Guest Column | December 18, 2018

New Research Shows That Exposure To Chemicals Like BPA Disrupts Microbial Communities In Zebrafish

This image shows a microbe-free zebrafish colonized with fluorescent bacteria that prefer to colonize the host zebrafish intestinal tract (bacteria are shown in red). Normally, a diverse array of microbes colonize the zebrafish. This study shows that microbial communities can be massively disrupted by exposure to widespread environmental contaminants like BPA. Image credit: Tamara Tal.
Bisphenol A (BPA) is an industrial chemical that has been used to make certain plastics and resins since the 1960s. In recent years, science has shown that exposure to BPA and its alternatives can result in possible human health effects. Adverse effects on neurodevelopment, behavior, metabolism, and the immune and cardiovascular systems have been found in human and animal models. As a result, regulators and researchers are interested in learning more about bisphenol chemicals.

New research by EPA scientists used zebrafish to examine the effect of several BPA alternatives on two important developmental health indicators — developmental toxicity and microbiota disruption. Developmental toxicity is the study of adverse effects on the development of the organism resulting from exposure to toxic agents. Microbiota are dynamic communities of bacteria, viruses, fungi, archaea, and protozoa that colonize the skin and gut of a host animal (including humans) and play important roles in health and disease. Research has found that these microbial communities help regulate many diverse and complex biological processes including brain development and behavior, lipid metabolism, and immune responses.

For the study, zebrafish were exposed to either BPA or the BPA alternatives Bisphenol AF (BPAF), Bisphenol B (BPB), Bisphenol F (BPF), or Bisphenol S (BPS). Researchers conducted developmental toxicity assessments and each chemical was ranked by its potency for developmental toxicity. Results from these assessments showed that BPAF was the most potent chemical and BPS was the least potent.

The research team. Front row: Tara Catron, Drake Phelps. Back row: Tamara Tal, Shaza Gabalah, Allison Kvasnicka. Not pictured: Xia Meng Howey, Luísa Becker Bertotto. Image credit: Chuck Gaul.
EPA researchers also assessed the effect of the bisphenol chemicals on the types and amounts of bacteria — otherwise known as the microbial “community structure” — that colonize the host zebrafish. Scientists found that exposure to BPS, BPA, or BPF produced significant disruption of microbial community structure that was not observed in zebrafish exposed to BPB or BPAF.

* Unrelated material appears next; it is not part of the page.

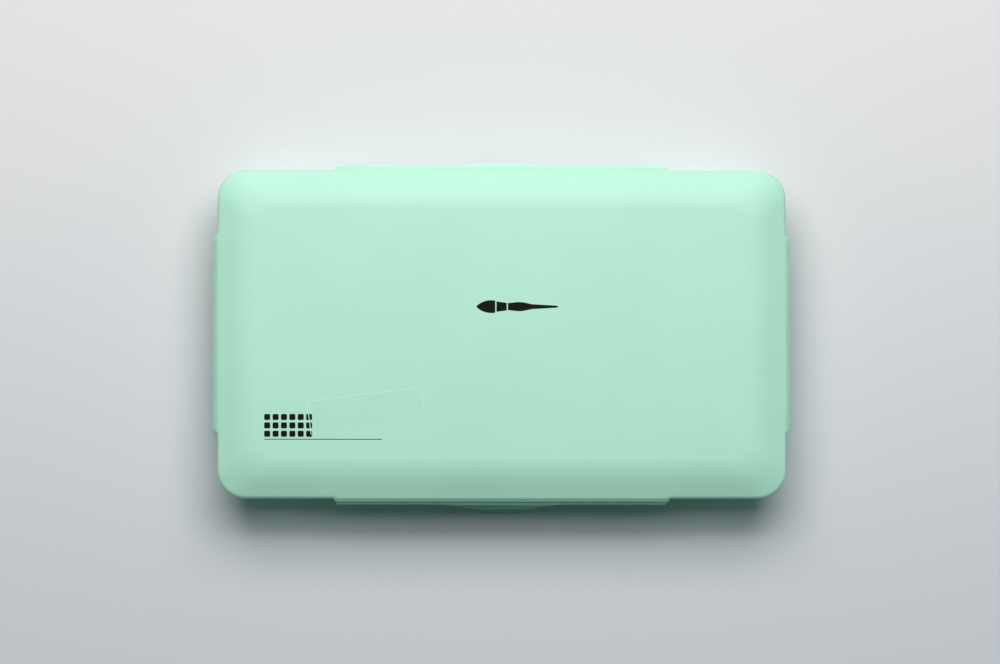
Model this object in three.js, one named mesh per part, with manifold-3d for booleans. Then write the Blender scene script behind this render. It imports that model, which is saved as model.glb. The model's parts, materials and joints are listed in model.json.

These results illustrate a somewhat paradoxical observation that chemicals which cause potent host toxicity are less likely to kill or repress the growth of the microbial communities in the zebrafish. Alternatively, environmental chemicals that are less toxic to the host, meaning zebrafish can tolerate higher concentrations of the chemical, seem to be more likely to affect the types of microbes that can colonize the fish. That means that the BPA alternatives that caused the least developmental toxicity in the host fish generally produced the most significant microbiota disruption. This is important because disrupted microbial community structure is commonly observed in humans with gastrointestinal diseases and mood disorders like autism spectrum disorder.

While BPA exposure has been linked to a wide array of adverse health effects, this is the first study to show that BPA and its most commonly-used alternatives disrupt microbial community structure. The National Academy of Sciences recently released a report concluding that current risk assessment strategies used to protect public health do not fully consider the role microbiota may play in mediating adverse health effects stemming from chemical exposures.

This new EPA study verifies that chemical exposures routinely disrupt microbial community structure. This effect suggests that microbiota should be considered when determining the potential hazards that chemical exposures pose to human health and the environment.